Thursday, November 19, 2015

Abortion, Clinic Regulations and Supreme Court


 

Ginned-up hysteria as Supreme Court agrees to hear pro-life Texas law

By Dave Andrusko
supremecourt063
The last post of the day is usually succinct. Alas that won’t be the case today, even though we will revisit the topic many times over the next seven months.

Last week we wrote about the upcoming decision by the Supreme Court whether it would hear a challenge to Texas’ 2013 pro-life law. We’d written dozens and dozens of stories about H.B. 2 and were not the least bit surprised when the justices announced last Friday that they had taken up the case.

The reaction has picked up speed by the day, growing from at least some quasi-measured accounts last week to more hysterical responses. And that’s just the “mainstream media.”
The one thing you knew–absolutely knew— is that reason, logic, commonsense would all take a backseat as the pro-abortion machinery grinds out study after study warning the reader that the apocalypse is pretty much already here or will be an hour and a half after the Supreme Court hands down its decision next June–that is, if it upholds the two provisions challenged by a coalition of Texas abortion providers.
I’ll offer a teaser here. Dr. Randall K. O’Bannon, NRLC’s esteemed director of education, will tackle one of the numbers conjured up out of thin air that rivals the old mythology about the number of women who supposedly died from “illegal abortions” for sheer brazenness.
Much of the opinion-making set is furiously lobbying Associate Justice Anthony Kennedy, widely understood as the swing vote on many issues, including abortion. It is so blatant it would be almost comical were it not about the lives not only of unborn children but their mothers.
Truism #1 for the Abortion Industry and legislation: there is no law (indeed there cannot be any law) that can ever serve any useful purpose unless it greases the skids so that there are more abortions.
Fewer abortions (even the possibility of few abortions)=bad. More and more and more abortions=good!
You want to require these itinerant abortionists who parachute in to have admitting privileges at a local hospital for the inevitable botched abortions? Nonsense. Abortion is safer than…. Well, safer than anything.

Consider this: these guys, like Willie Parker, are big time into volume. Not only does he freely admit performing abortions at 24 weeks, 6 days, and beyond, Parker flies into places like Mississippi twice a month and performs as many as 45 abortions a day.
Forty-five abortions a day. Let’s say he “works” 9-10 hours a day, he’s killing 5 babies per hour.
One other thought on this.

Judge Edith Jones wrote the unanimous opinion for a three-judge panel of the U.S. Court of Appeals for the 5th Circuit that upheld provisions of Texas’ H.B. 2, challenged by the Planned Parenthood Federation of America, the American Civil Liberties Union, the Center for Reproductive Rights, and several Texas abortion clinics.

In her 34-page opinion, Jones noted something never mentioned in press accounts: “Planned Parenthood conceded that at least 210 women in Texas annually must be hospitalized after seeking an abortion.”

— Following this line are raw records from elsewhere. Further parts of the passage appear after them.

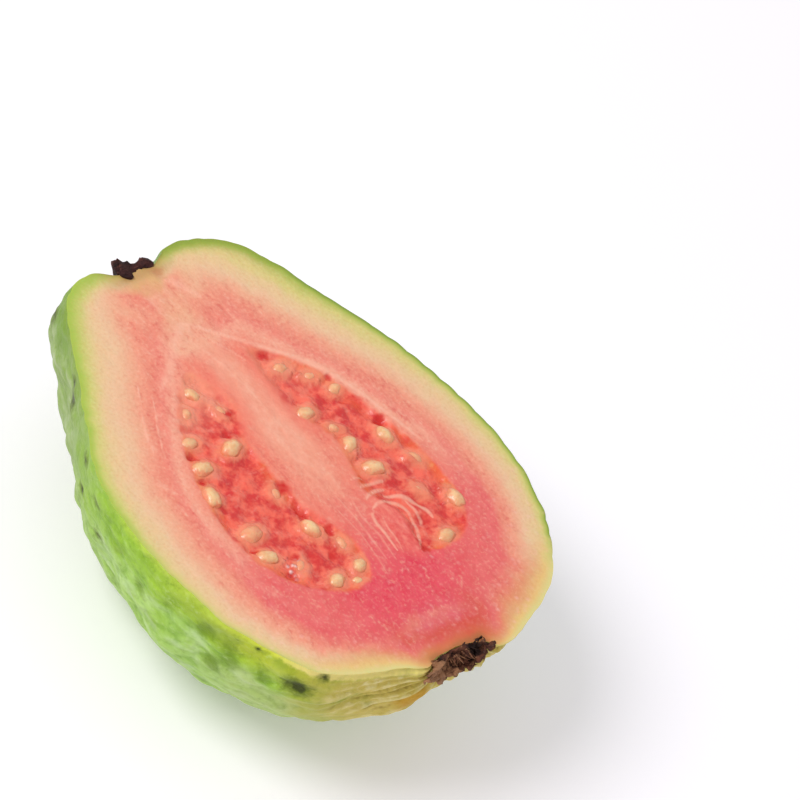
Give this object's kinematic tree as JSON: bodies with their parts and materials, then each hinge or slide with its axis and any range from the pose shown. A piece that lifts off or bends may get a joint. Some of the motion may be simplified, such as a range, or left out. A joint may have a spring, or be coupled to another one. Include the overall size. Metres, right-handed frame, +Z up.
{
  "type": "half guava",
  "caption": "Half of a pear-shaped pink guava, cut lengthwise, lying on its pebbled green rind with pulp and seeds on top.",
  "frame": {"origin": "centre of the small flat spot on the rind that the half rests on, on the surface it lies on", "axes": "+X from the stem end to the calyx end, along the cut; +Z up, square to the cut face; +Y to the wider side of the cut"},
  "size_m": [0.0857, 0.0687, 0.0335],
  "materials": {
    "fruit": "satin pebbled green rind, with wet pink flesh and pulp on the cut",
    "dried_stem": "dry matt",
    "dried_calyx": "dry matt"
  },
  "bodies": {
    "root": {"guava_half": "fruit", "stem_stub": "dried_stem", "calyx_crown": "dried_calyx"}
  },
  "joints": []
}
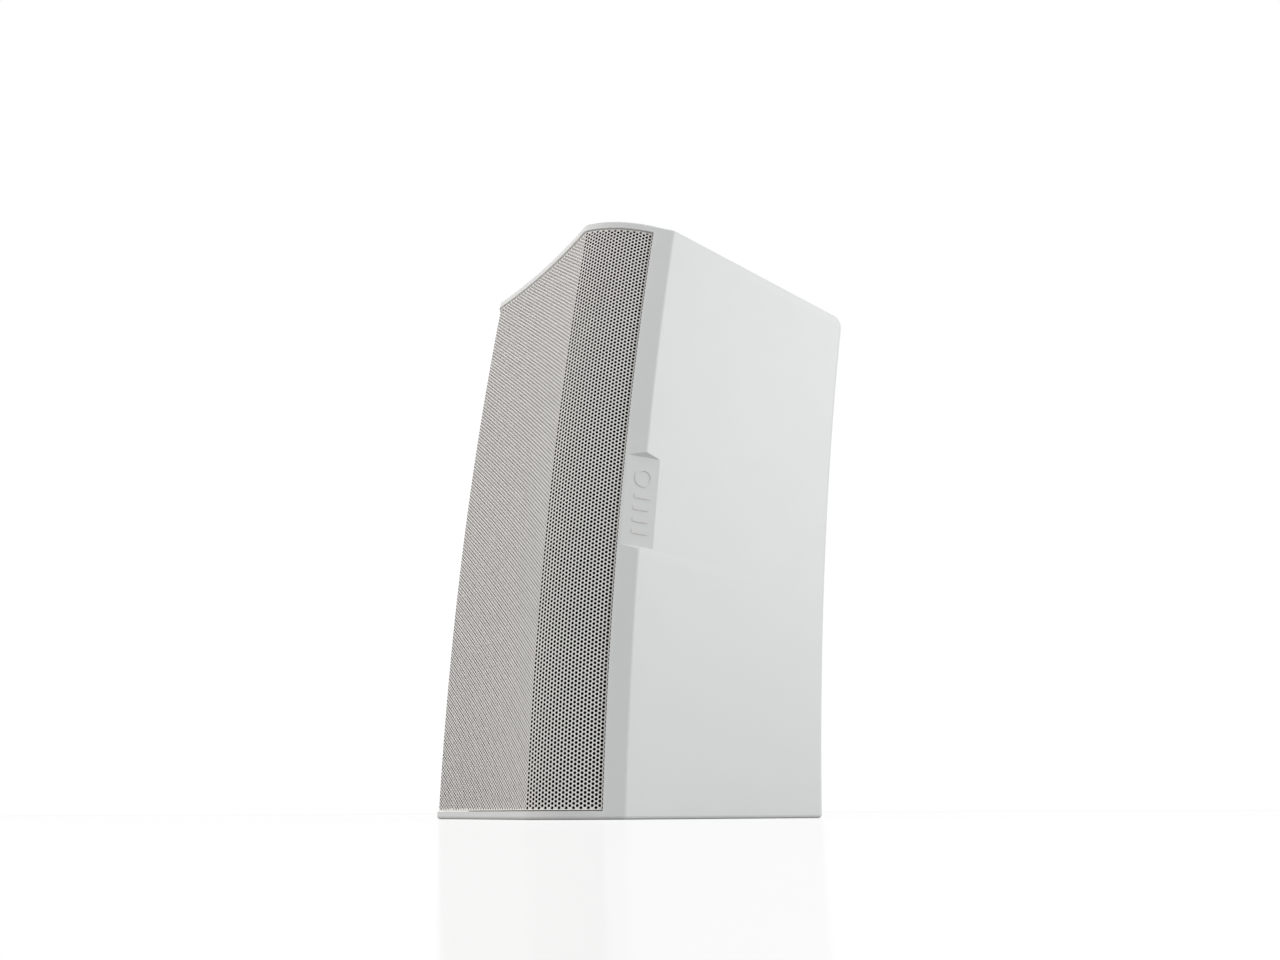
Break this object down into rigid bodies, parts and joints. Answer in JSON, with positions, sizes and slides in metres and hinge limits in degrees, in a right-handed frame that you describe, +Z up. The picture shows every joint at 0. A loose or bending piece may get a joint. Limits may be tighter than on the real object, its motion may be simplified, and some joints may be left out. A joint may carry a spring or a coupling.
{
  "type": "loudspeaker",
  "caption": "White two-way loudspeaker with a bowed moulded cabinet, wraparound perforated steel grille and rear screw terminals.",
  "frame": {"origin": "mouth of the threaded insert in the middle of the flat bottom, which is the resting surface", "axes": "+Z up, -Y towards the grille, +X to the listener's right hand side when facing the grille"},
  "size_m": [0.2764, 0.2761, 0.462],
  "materials": {
    "moulding": "fine satin texture, white",
    "emblem": "satin, white",
    "grille_paint": "fine powder coat, white",
    "scrim_cloth": "open knit acoustic cloth, black",
    "brass": "machined",
    "black_plastic": "moulded, fine texture",
    "black_rubber": "matte",
    "black_screws": "black zinc",
    "bright_steel": "zinc plated",
    "basket_paint": "satin black",
    "cone_paper": "coated pulp",
    "spider_cloth": "resin treated cotton",
    "former_film": "amber film",
    "copper_wire": "enamelled copper, packed as brass",
    "plated_steel": "plated",
    "ferrite": "sintered",
    "phenolic": "laminate",
    "dome_metal": "anodised",
    "damping_felt": "soft fibre",
    "board_green": "solder mask",
    "capacitor_film": "film wrap",
    "resistor_cement": "cement",
    "core_steel": "varnished laminations",
    "terminal_green": "moulded nylon",
    "wire_red": "soft sleeve",
    "wire_blue": "soft sleeve",
    "wire_grey": "soft sleeve"
  },
  "bodies": {
    "enclosure": {"cabinet_shell": "moulding", "rear_inserts": "brass", "yoke_inserts": "brass", "badge_emblems": "emblem", "front_baffle": "black_plastic", "baffle_gasket": "black_rubber", "baffle_screws": "black_screws", "grille_sockets": "black_rubber", "woofer_basket": "basket_paint", "woofer_gasket": "black_rubber", "woofer_screws": "black_screws", "woofer_surround": "black_rubber", "woofer_spider": "spider_cloth", "woofer_top_plate": "plated_steel", "woofer_magnet": "ferrite", "woofer_yoke": "plated_steel", "woofer_terminal_strip": "phenolic", "waveguide": "black_plastic", "waveguide_screws": "black_screws", "tweeter_top_plate": "plated_steel", "tweeter_magnet": "ferrite", "tweeter_yoke": "plated_steel", "tweeter_rear_cap": "black_plastic", "tweeter_terminal_strip": "phenolic", "port_tubes": "black_plastic", "damping_pads": "damping_felt", "crossover_board": "board_green", "board_standoffs": "bright_steel", "crossover_inductors": "copper_wire", "crossover_capacitors": "capacitor_film", "crossover_resistors": "resistor_cement", "transformer_core": "core_steel", "transformer_winding": "copper_wire", "transformer_bracket": "bright_steel", "transformer_screws": "bright_steel", "input_cup": "black_plastic", "input_gasket": "black_rubber", "input_screws": "bright_steel", "terminal_header": "terminal_green", "tap_switch": "black_plastic", "tap_nut": "bright_steel", "woofer_wires": "wire_red", "tweeter_wires": "wire_blue", "input_wires": "wire_grey"},
    "grille_panel": {"grille": "grille_paint", "grille_scrim": "scrim_cloth", "grille_studs": "bright_steel"},
    "woofer_mover": {"woofer_cone": "cone_paper", "woofer_dust_cap": "cone_paper", "woofer_coil_former": "former_film", "woofer_coil_winding": "copper_wire"},
    "tweeter_mover": {"tweeter_dome": "dome_metal"},
    "plug": {"terminal_plug": "terminal_green", "terminal_plug_screws": "bright_steel"},
    "tap_selector": {"tap_shaft": "bright_steel", "tap_knob": "black_plastic"}
  },
  "joints": [
    {"name": "grille_pull", "type": "slide", "parent": "enclosure", "child": "grille_panel", "axis": [0, -0.9952, 0.0976], "range_m": [0, 0.08]},
    {"name": "woofer_travel", "type": "slide", "parent": "enclosure", "child": "woofer_mover", "axis": [0, -0.9952, 0.0976], "range_m": [-0.005, 0.005], "stiffness_N_per_m": 900, "deforming": ["woofer_surround", "woofer_spider"]},
    {"name": "tweeter_travel", "type": "slide", "parent": "enclosure", "child": "tweeter_mover", "axis": [0, -0.9952, 0.0976], "range_m": [-0.0003, 0.0003], "stiffness_N_per_m": 200},
    {"name": "plug_pull", "type": "slide", "parent": "enclosure", "child": "plug", "axis": [0, 0.9988, -0.0489], "range_m": [0, 0.03]},
    {"name": "tap_turn", "type": "hinge", "parent": "enclosure", "child": "tap_selector", "pos_m": [0.025, 0.11891, 0.0593], "axis": [0, 0.9988, -0.0489], "range_deg": [-75, 75]}
  ]
}
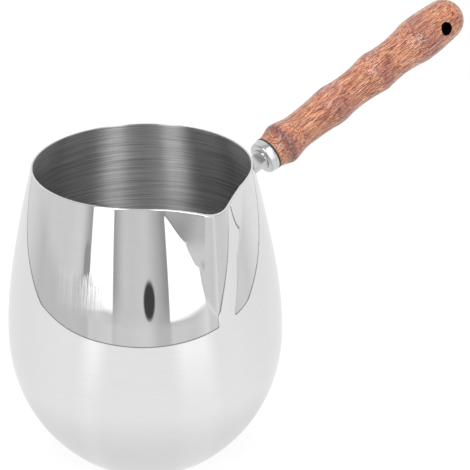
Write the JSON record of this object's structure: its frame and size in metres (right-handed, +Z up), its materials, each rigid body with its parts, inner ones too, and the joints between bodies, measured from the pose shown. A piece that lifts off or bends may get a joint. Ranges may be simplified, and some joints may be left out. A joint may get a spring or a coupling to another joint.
{
  "type": "milk pan",
  "caption": "tall rounded steel pan with a pressed pouring spout and a turned wooden side handle, for warming milk",
  "frame": {"origin": "on the pot's axis, in the plane of its standing ring", "axes": "+Z up the pot's axis, +X toward the handle, the spout close to -Y"},
  "size_m": [0.2316, 0.1132, 0.1572],
  "materials": {
    "polished_steel": "mirror polished stainless steel outside, fine turned brushing inside the pot",
    "black_washer": "dull black",
    "handle_wood": "reddish brown wood under gloss lacquer",
    "brass": "plain turned brass"
  },
  "bodies": {
    "root": {"vessel": "polished_steel", "handle_bracket": "polished_steel", "handle_stud": "polished_steel", "ferrule": "polished_steel", "handle_washer": "black_washer", "handle": "handle_wood", "threaded_insert": "brass"}
  },
  "joints": []
}
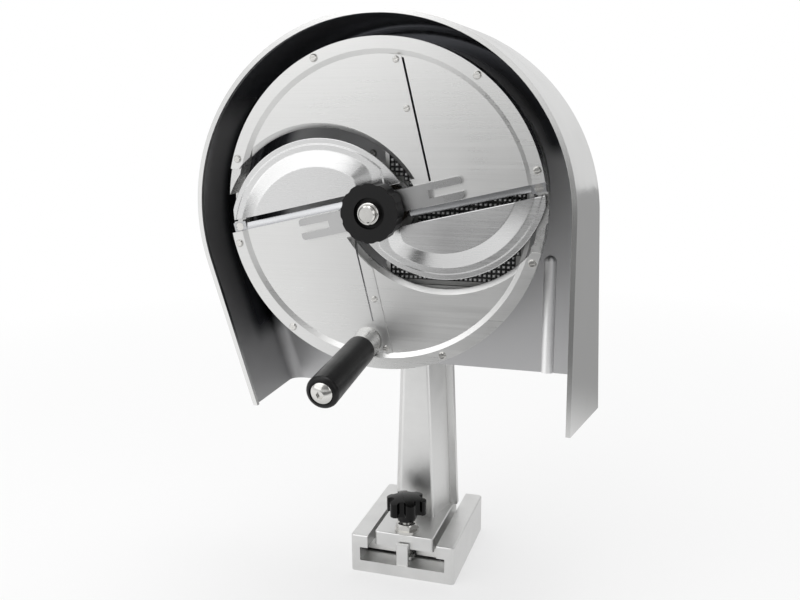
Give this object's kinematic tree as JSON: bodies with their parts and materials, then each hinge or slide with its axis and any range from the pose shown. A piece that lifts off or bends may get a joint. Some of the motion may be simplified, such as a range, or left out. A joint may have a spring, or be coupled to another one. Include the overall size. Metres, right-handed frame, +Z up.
{
  "type": "hand cranked rotary slicer",
  "caption": "Hand cranked rotary slicer: a disc with straight blades and a domed thickness plate in a bent sheet guard, fed by a toothed pusher, on a column clamped in a slotted base.",
  "frame": {"origin": "centre of the underside of the base block, on the table", "axes": "+Z up; -Y towards the user, who faces the disc and the crank; +X to the user's right, where the hopper lies behind the disc"},
  "size_m": [0.3513, 0.332, 0.531],
  "materials": {
    "cast_aluminium": "satin, as cast and lightly polished",
    "machined_aluminium": "machined",
    "stainless_sheet": "polished stainless sheet",
    "brushed_sheet": "brushed stainless sheet",
    "blade_steel": "ground",
    "bright_steel": "bright zinc or nickel",
    "black_phenolic": "glossy",
    "black_plastic": "satin",
    "bronze": "plain"
  },
  "bodies": {
    "base": {"base_block": "cast_aluminium"},
    "column_frame": {"column": "cast_aluminium", "column_bolts": "bright_steel", "clamp_nut": "bright_steel", "hopper_casting": "cast_aluminium", "guard": "stainless_sheet", "guard_screws": "bright_steel", "front_bush": "bronze", "rear_bush": "bronze"},
    "clamp_foot": {"clamp_pad": "bright_steel"},
    "clamp_screw": {"star_knob": "black_phenolic", "clamp_stud": "bright_steel"},
    "rotor": {"main_shaft": "bright_steel", "shaft_nut": "bright_steel", "disc_ring": "machined_aluminium", "upper_half_plate": "brushed_sheet", "lower_half_plate": "brushed_sheet", "right_blade": "blade_steel", "left_blade": "blade_steel", "upper_strap": "brushed_sheet", "lower_strap": "brushed_sheet", "ring_screws": "bright_steel", "strap_screws": "bright_steel", "blade_screws": "bright_steel", "arm_screws": "bright_steel", "spider": "machined_aluminium", "drive_pin": "bright_steel", "knob_retainer": "bright_steel", "crank_boss": "machined_aluminium", "crank_stud": "bright_steel", "crank_button": "bright_steel"},
    "thickness_slider": {"thickness_plate": "brushed_sheet", "thickness_sleeve": "bright_steel"},
    "thickness_dial": {"thickness_knob": "black_plastic"},
    "grip": {"crank_grip": "black_plastic"},
    "pusher": {"pusher_block": "cast_aluminium", "pusher_teeth": "cast_aluminium", "pusher_rod": "bright_steel", "pusher_knob": "black_plastic"}
  },
  "joints": [
    {"name": "foot_slide", "type": "slide", "parent": "base", "child": "column_frame", "axis": [0, 1, 0], "range_m": [0, 0.04]},
    {"name": "clamp_lift", "type": "slide", "parent": "column_frame", "child": "clamp_foot", "axis": [0, 0, 1], "range_m": [0, 0.002]},
    {"name": "clamp_turn", "type": "hinge", "parent": "clamp_foot", "child": "clamp_screw", "pos_m": [0, -0.045, 0.06], "axis": [0, 0, 1], "range_deg": [0, 480.1]},
    {"name": "crank_turn", "type": "hinge", "parent": "column_frame", "child": "rotor", "pos_m": [-0.002, -0.114, 0.37], "axis": [0, 1, 0], "continuous": true},
    {"name": "thickness_slide", "type": "slide", "parent": "rotor", "child": "thickness_slider", "axis": [0, 1, 0], "range_m": [-0.0006, 0.007]},
    {"name": "thickness_turn", "type": "hinge", "parent": "rotor", "child": "thickness_dial", "pos_m": [-0.002, -0.132, 0.37], "axis": [0, -1, 0], "range_deg": [-108.1, 1260.1]},
    {"name": "grip_spin", "type": "hinge", "parent": "rotor", "child": "grip", "pos_m": [-0.015, -0.111, 0.2525], "axis": [-0.0124, -0.9936, -0.1125], "continuous": true},
    {"name": "pusher_slide", "type": "slide", "parent": "column_frame", "child": "pusher", "axis": [0, 1, 0], "range_m": [0, 0.12]}
  ],
  "couplings": [
    {"joint": "clamp_turn", "follows": "clamp_lift", "rad_per_m": 4188.8},
    {"joint": "thickness_turn", "follows": "thickness_slide", "rad_per_m": 3141.6}
  ]
}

I cannot prove this, but does anyone believe that if even PPFA would concede 210 hospitalizations, the number, in truth, could/would be considerably higher?
Judge Jones also wrote, “Witnesses on both sides further testified that some of the women who are hospitalized after an abortion have complications that require an OB/GYN specialist’s treatment. ” She added, “Against Planned Parenthood’s claims that these women can be adequately treated without the admitting-privileges requirement, the state showed that many hospitals lack an Ob/Gyn on call for emergencies.”
The other challenged provision in the Texas law–H.B. 2– requires abortion clinics to meet the standards of ambulatory surgical standards. Too costly, too unnecessary, too bureaucratic, too…whatever, we’re told.

How about that such requirements reveal too much about the abortion industry and its bottom line? Not the health of women, not the safety of women but something entirely different: money.